Despite the intention to facilitate a smooth transition evident in these provisions, it appears progress towards compliance among ISPs will be slow. According to a survey of ISPs conducted by the Communications Alliance6, only 16% of ISPs covered by the Act were in a position to comply by October 2015, and less than half the applications for data retention implementation plans were decided on when the Act came into force. Further, only one third were at least reasonably confident they understood what data they were required to retain and encrypt.

The difficulties and delays encountered by ISPs in order to comply is the basis for much of the Act’s criticism. Additionally, government funding for the regime of $131 million (down to $128 million with administration costs) is now to be split over three years, despite ISPs having to pay upfront costs that exceed this figure, leading to Internet Australia calling on the Australian government to bring forward the review of the Act, currently scheduled for 2018.

An Exception for Journalists

Another key point of contention that has been the subject of much discussion since our last update is the generality of the Act’s application, particularly, its application to investigative journalists.
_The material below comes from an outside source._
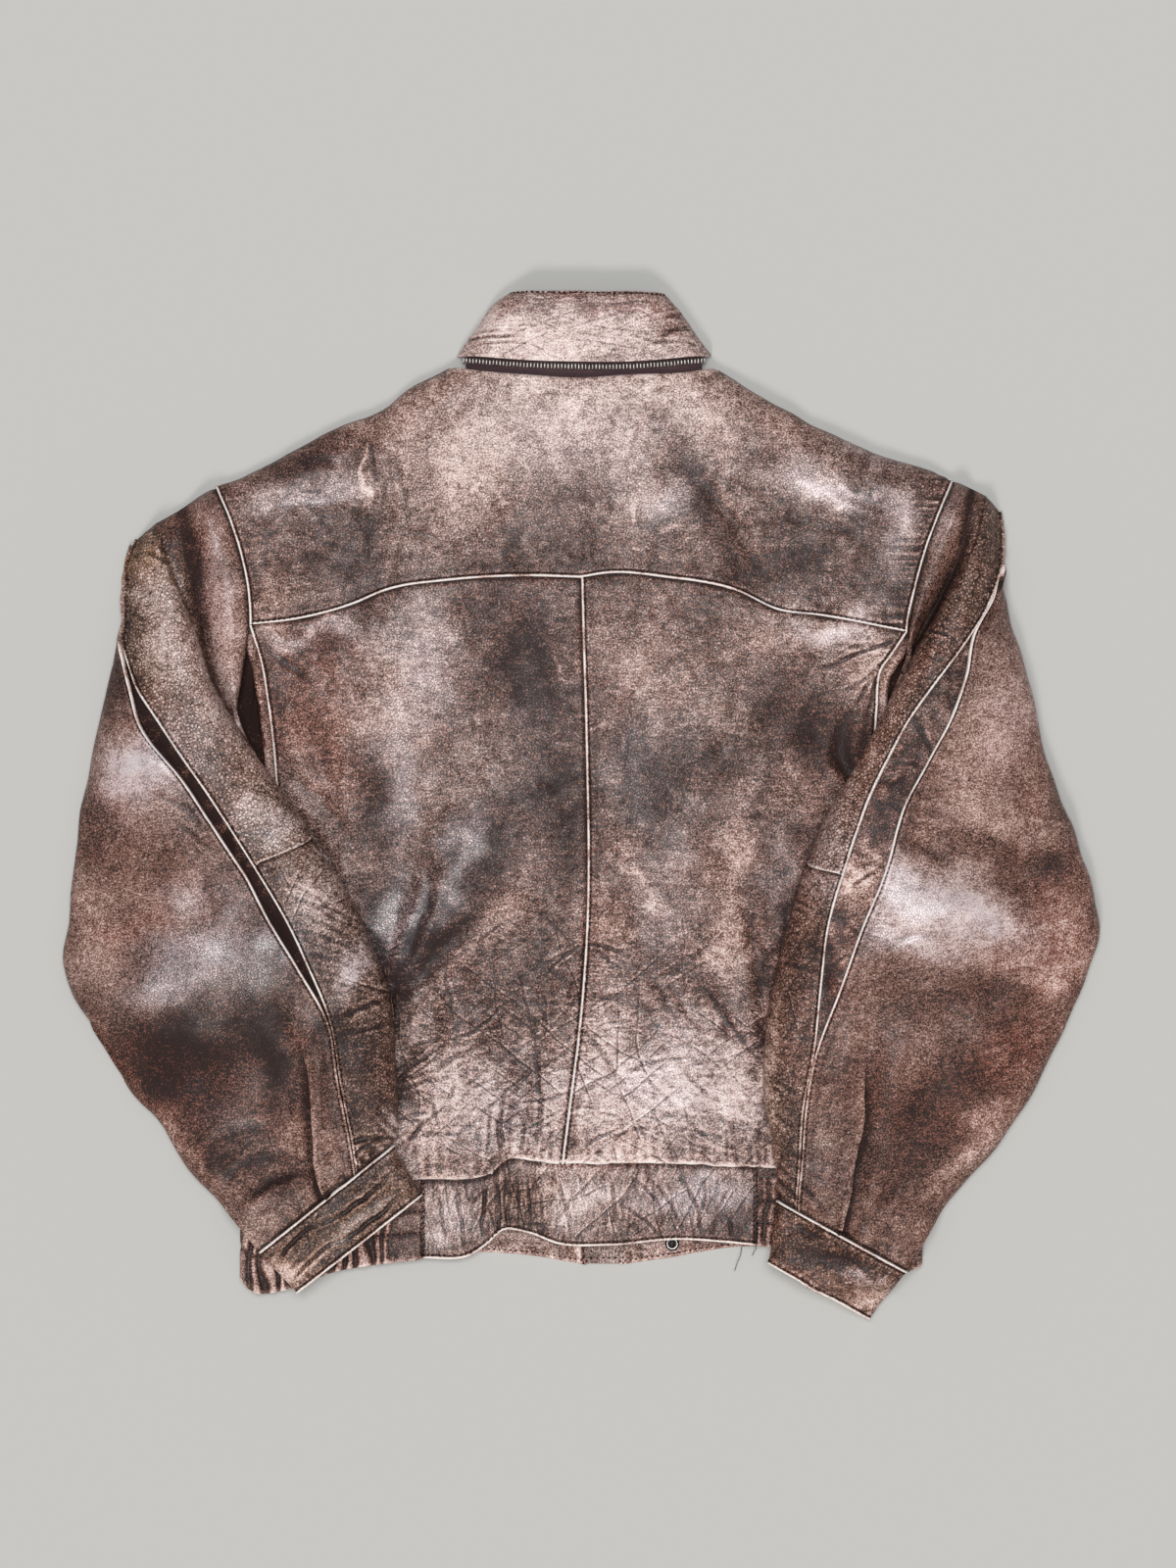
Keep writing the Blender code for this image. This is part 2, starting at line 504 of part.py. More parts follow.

Concerns were raised within the media industry that access to this kind of Metadata may lead to an uncovering of the identity of journalists' sources. As a result of these concerns, the original Bill was amended so that the Act now requires enforcement agencies to apply to the Minister for a warrant before they are able to access the data on the communications of journalists. Such a warrant will only be issued where "the public interest in issuing the warrant outweighs the public interest in protecting the confidentiality of the identity of the source". 7

A "public interest advocate"8 appointed by the Prime Minister will make submissions to the Minister concerning the issuing of a journalist information warrant and any conditions or restrictions to be specified in that warrant. This amendment is intended to safeguard the integrity of the warrant process and to ensure that warrants are not issued simply as a matter of course.

Concerns have, however, been raised as to the efficacy of these provisions in several respects. For example, a journalist information warrant may be applied for in order to access the data of a professional journalist. However, beyond specifying that the person must be professionally employed as a journalist (or the employer)9, "journalist" is not defined clearly in the Act. Further, whilst the data of journalists’ communications cannot be obtained without a warrant to discover their sources, there are no restrictions to accessing data of suspected sources themselves to confirm their communications with journalists.

Aside from this exception, no obligations to obtain a warrant is required of enforcement agencies seeking to access Metadata retained under the Act, as access to Metadata information is not considered an "intrusive" power.10 Questions have been raised as to why this warrant process will only be implemented with respect to journalists, rather than extending it to other professions with privileged communications, or indeed as a compulsory step before accessing this Metadata generally.

Watch this space

It is clear that the Act and its implementation has continued to be contentious issue, causing much discussion across a number of industries and in particular, for journalists and the ISPs responsible for carrying out the requirements of the Act. Now only two months into an 18 month implementation period, the data retention regime is still in its early days, and both the efficacy of the change and the ability of ISPs to comply, remain to be seen.